Gold Mining Growth To End In 2015, Industry In Precarious Position

April 13, 2015


Wholesale gold bullion prices averaged $1266 per ounce in 2014, and "in terms of both volumes and profitability," says Thomson Reuters GFMS, "the mining industry remains in a precarious position."

Outside China – now the world's No.1 mining nation every year since 2007 – last year's output growth came mostly from large, recently commissioned either "ramping up production" or seeing "significant expansions" the consultancy explains. Losses, in contrast, came from more mature projects – notably major US sites such as Cortez, owned by the world's largest gold miner Barrick (NYSE:ABX), and the Nevada Complex, run by world No.2 Newmont (NYSE:NEM).

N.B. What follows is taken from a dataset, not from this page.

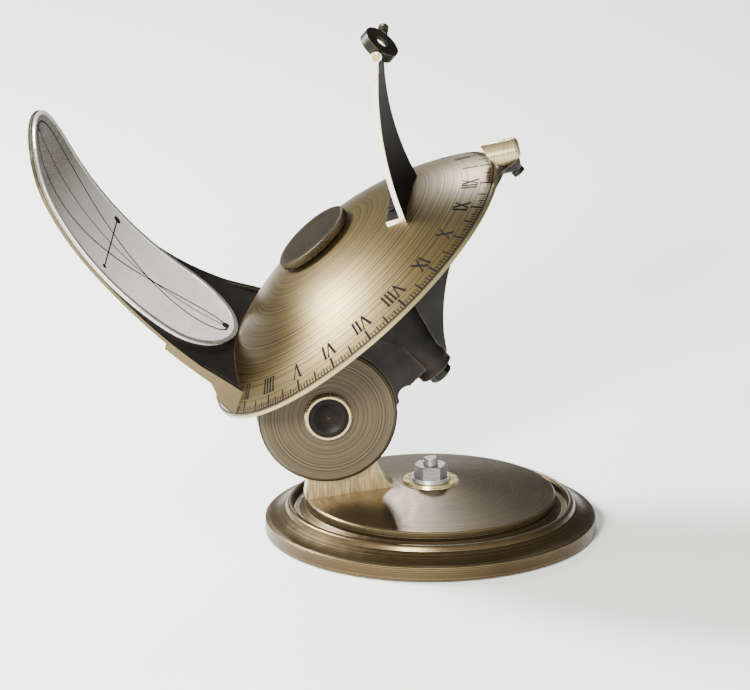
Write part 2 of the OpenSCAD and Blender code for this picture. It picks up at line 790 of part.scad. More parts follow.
module lens_retainer() {
    color("#6d675a") ring_frame() difference() {
        along_x(lens_r, lens_back - seat - retainer_t, lens_back - seat);
        along_x(lens_r - retainer_w, -cell_t, cell_t);
    }
}

knob_neck = vane_top_w + slide;

module ring_knob() {
    color("#4b4230") ring_frame() {
        along_y(pivot_r, cell_r - pivot_depth, knob_neck + 1);
        along_y(pivot_r + 0.6, knob_neck, knob_neck + 2);
        along_y(2.7, knob_neck + 2, knob_neck + 5.4);
        translate([0, knob_neck + 5.4, 0]) rotate([-90, 0, 0]) cylinder(r1 = 2.7, r2 = 2.2, h = 0.5);
    }
}

// Time plate

// Half width of the plate at an angle, with round ends; inset narrows it all round
function plate_half(a, inset = 0) = let (end = plate_span - inset / plate_bend * 180 / PI,
    w = plate_w - inset, reach = w / plate_bend * 180 / PI, over = max(0, abs(a) - end + reach) / reach)
    w * sqrt(max(0, 1 - over * over)) * (1 - 0.06 * pow(a / plate_span, 2));

// Angles that are closer together near the round ends
function plate_angle(i, steps, end) = end * sin(90 * (2 * i / steps - 1));

// The tongue outline seen along x, swept through the curved sheet
module plate_outline(inset = 0) {
    steps = 36;
    end = plate_span - inset / plate_bend * 180 / PI;
    angles = [for (i = [0:steps]) plate_angle(i, steps, end)];
    translate([-2 * rim_r, 0, lens_z]) rotate([90, 0, 90]) linear_extrude(2 * rim_r) polygon(concat(
        [for (a = angles) [plate_half(a, inset), plate_bend * sin(a)]],
        [for (i = [steps - 1:-1:1]) [-plate_half(angles[i], inset), plate_bend * sin(angles[i])]]));
}

// A sheet bent around the line through the lens
module bent_sheet(inner, outer) {
    translate([lens_x, 0, lens_z]) difference() {
        along_y(outer, -rim_r, rim_r);
        along_y(inner, -rim_r - cut, rim_r + cut);
    }
}

// Half width of the arm: the plate's outline and a narrow edge above, a growing flare below
function arm_half(a) = a > 0 ? plate_half(a * plate_span / arm_end) + arm_edge
    : plate_w * (1 - 0.06 * pow(a / plate_span, 2)) + arm_edge + arm_flare * pow(-a / 28, 1.65);
arm_end = plate_span + arm_edge / plate_bend * 180 / PI;
arm_low = -33;
arm_face = plate_bend + plate_t;
bar_w = 5;
end_t = 3;
end_mid = 7.2;
end_out = 16;

module arm_outline(inset = 0) {
    steps = 18;
    upper = [for (i = [1:steps]) arm_end * sin(90 * i / steps)];
    lower = [for (i = [0:steps]) arm_low * (1 - i / steps)];
    angles = concat(lower, inset > 0 ? [] : upper);
    last = len(angles) - 1;
    translate([-2 * rim_r, 0, lens_z]) rotate([90, 0, 90]) linear_extrude(2 * rim_r) polygon(concat(
        [for (a = angles) [arm_half(a) - inset, plate_bend * sin(a)]],
        [for (i = [last:-1:0]) [-arm_half(angles[i]) + inset, plate_bend * sin(angles[i])]]));
}

// The space below a slanting plane through the lens
module below(angle) {
    size = 2 * plate_bend;
    translate([lens_x, 0, lens_z]) rotate([0, -angle, 0]) translate([-size, -size / 2, -size]) cube(size);
}

// A place in the arm's side view, at a distance from the lens and an angle below it
function on_bend(r, a) = [lens_x - r * cos(a), lens_z - r * sin(a)];

module plate_arm() {
    color("#2f2a1f") alidade_frame() difference() {
        union() {
            intersection() {
                bent_sheet(arm_face + seat, arm_face + arm_t);
                arm_outline();
            }
            intersection() {
                bent_sheet(arm_face + seat, arm_face + foot_t);
                arm_outline();
                inside_sphere(dome_r + foot_flange);
            }
            intersection() {
                bent_sheet(arm_face + seat, arm_face + arm_t + bar_t);
                arm_outline();
                below(bar_angle);
                arm_rim(bar_w);
            }
            intersection() {
                rotate([90, 0, 0]) linear_extrude(2 * rim_r, center = true) polygon([
                    on_bend(arm_face + 0.5, 20), on_bend(arm_face + arm_t + bar_t, 23.5),
                    on_bend(arm_face + end_mid, 24.9), on_bend(arm_face + end_out, 26.2),
                    on_bend(arm_face + end_out, -arm_low), on_bend(arm_face + 0.5, -arm_low)]);
                arm_outline();
                cylinder(r = rim_r - 0.6, h = plate_w);
                arm_rim(end_t);
            }
        }
        inside_sphere(dome_r + seat);
        for (y = arm_screw_y) on_dome(arm_screw_x(y), y) foot_bore();
        for (a = plate_screw_a) plate_screw_bore(a);
    }
}

// The two strips along the arm's side edges
module arm_rim(width) {
    for (side = [0, 1]) mirror([0, side, 0]) difference() {
        translate([-2 * rim_r, 0, -rim_r]) cube([2 * rim_r, rim_r, 3 * rim_r]);
        arm_outline(width);
    }
}

// Place of a foot screw: on the dome, in the middle of the flange behind the arm
foot_mid = arm_face + (arm_t + foot_t) / 2;
lens_from = sqrt(lens_x * lens_x + pow(lens_z - dome_c, 2));
function arm_screw_x(y) = let (section = dome_r * dome_r - y * y,
    along = (section - foot_mid * foot_mid + lens_from * lens_from) / (2 * lens_from))
    (along * lens_x - sqrt(section - along * along) * (lens_z - dome_c)) / lens_from;

module arm_screws() {
    color("#6d675a") alidade_frame() for (y = arm_screw_y) on_dome(arm_screw_x(y), y)
        translate([0, 0, foot_flange + seat]) screw(foot_flange + 1.6, 1.5, 2.4, 1.5);
}

module on_plate(a) {
    translate([lens_x, 0, lens_z]) rotate([0, -90 + a, 0])
        translate([0, 0, plate_bend]) rotate([0, 180, 0]) children();
}

plate_screw_r = 1;
plate_screw_a = [2 - plate_span, plate_span - 2];

module plate_screw_bore(a) {
    on_plate(a) translate([0, 0, -plate_t - arm_t - cut])
        cylinder(r = plate_screw_r + seat, h = plate_t + arm_t + 2 * cut);
}

module analemma_plate() {
    color("#d9cda4") alidade_frame() difference() {
        intersection() {
            bent_sheet(plate_bend, plate_bend + plate_t);
            plate_outline();
        }
        for (a = plate_screw_a) plate_screw_bore(a);
    }
}

module plate_frame() {
    color("#cdbb88") alidade_frame() difference() {
        intersection() {
            bent_sheet(plate_bend - frame_h, plate_bend);
            plate_outline();
        }
        plate_outline(frame_w);
    }
}

module plate_screws() {
    color("#4b4230") alidade_frame() for (a = plate_screw_a) on_plate(a)
        translate([0, 0, seat]) screw(plate_t + arm_t - 0.4, plate_screw_r, 1.8, 0.7);
}

base_plate();
centre_stud();
turntable();
azimuth_bush();
foot_bracket();
foot_screws();
clamp_washer();
clamp_collar();
clamp_nut();
hinge_washers();
hinge_bolt();
hinge_nut();
tilt_ring();
tilt_cap();
polar_head();
upper_bush();
lower_bush();
index_arm();
index_arm_screws();
index_stub();
index_stub_screw();
polar_spindle();
spindle_washer();
spindle_nut();
dial_carrier();
dial_dome();
dial_knob();
sight_vane();
vane_screws();
pivot_screw();
lens_ring();
lens();
lens_retainer();
ring_knob();
plate_arm();
arm_screws();
analemma_plate();
plate_frame();
plate_screws();
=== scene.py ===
"""A heliochronometer: an equatorial sun clock on a turntable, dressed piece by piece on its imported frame.

Metres, +Z up, the origin under the turntable's axis. The dial's axis leans towards -X.
"""
import bmesh
import bpy
import numpy as np
from mathutils import Matrix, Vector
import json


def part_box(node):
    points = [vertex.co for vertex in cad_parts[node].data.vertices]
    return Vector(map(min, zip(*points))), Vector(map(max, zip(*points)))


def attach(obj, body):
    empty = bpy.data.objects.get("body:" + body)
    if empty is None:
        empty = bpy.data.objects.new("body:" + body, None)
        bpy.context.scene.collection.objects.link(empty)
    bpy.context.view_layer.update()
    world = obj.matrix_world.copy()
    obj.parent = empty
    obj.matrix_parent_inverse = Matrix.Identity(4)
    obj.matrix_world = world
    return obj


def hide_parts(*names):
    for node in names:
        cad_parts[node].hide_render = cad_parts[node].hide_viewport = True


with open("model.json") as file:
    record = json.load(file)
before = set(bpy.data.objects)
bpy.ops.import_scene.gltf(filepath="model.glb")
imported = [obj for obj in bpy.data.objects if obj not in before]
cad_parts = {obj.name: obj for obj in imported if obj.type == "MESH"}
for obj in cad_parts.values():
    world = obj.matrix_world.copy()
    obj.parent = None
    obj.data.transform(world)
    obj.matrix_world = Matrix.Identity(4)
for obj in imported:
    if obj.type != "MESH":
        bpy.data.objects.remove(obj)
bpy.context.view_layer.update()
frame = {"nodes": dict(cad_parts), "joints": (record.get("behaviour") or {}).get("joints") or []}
nodes = frame["nodes"]
joints = {joint["name"]: joint for joint in frame["joints"]}
MM = 0.001


# Axes that the finishes follow, each a centre and the turn that brings z onto it. The dial's own frame has
# the rows u (to its raised side), v and n (to the pole). Lens and time plate stand 15 degrees off, so their
# rows are turned about n.
HINGE = np.array(joints["latitude_tilt"]["pos_m"])
CENTRE = np.array(joints["hour_turn"]["pos_m"])
n = np.array(joints["hour_turn"]["axis"])
v = np.array([0, 1, 0])
u = np.cross(v, n)
DIAL_ROWS = np.array([u, v, n])
HOUR_ANGLE = np.radians(15)
ahead = np.cos(HOUR_ANGLE) * u - np.sin(HOUR_ANGLE) * v
sideways = np.sin(HOUR_ANGLE) * u + np.cos(HOUR_ANGLE) * v
LATITUDE = np.degrees(np.arctan2(n[2], -n[0]))
POLAR_TILT = (0, np.radians(LATITUDE - 90), 0)
UPRIGHT_AXIS = ((0, 0, 0), (0, 0, 0))
HINGE_AXIS = (tuple(HINGE), (np.radians(90), 0, 0))
POLAR_AXIS = (tuple(CENTRE), POLAR_TILT)


# Shader building blocks, shared by all finishes.
def linear(code):
    """An sRGB hex colour as linear RGBA: c / 12.92 below 0.04045, else ((c + 0.055) / 1.055) ** 2.4."""
    c = np.array([int(code[i:i + 2], 16) for i in (1, 3, 5)]) / 255
    c = np.where(c <= 0.04045, c / 12.92, ((c + 0.055) / 1.055) ** 2.4)
    return (*c.tolist(), 1)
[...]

So-called "informal mining" also shrank says Metals Focus, with small-scale, hand-worked and mostly illegal output estimated to have fallen 5% following 2013's sharp drop in world prices and with "a crackdown on informal mining practices in some countries."

Amongst the world's largest mine companies, says a separate report from London bullion market maker Barclays Bank, capital expenditure last year fell to half the level of 2012.

"It has been projects and expansions conceived during the gold bull market," says Metals Focus, "that have continued to drive production higher in recent years."

With capex now slashed, however, the rate of new mines entering production has "slowed markedly, and the number of projects currently under construction has dwindled."

Acquisitions via the stock market, in contrast, fell only 3% last year from 2013 according to SNL, with the average spend on companies or sites already in production falling nearly 30% from $440 million to $318 million.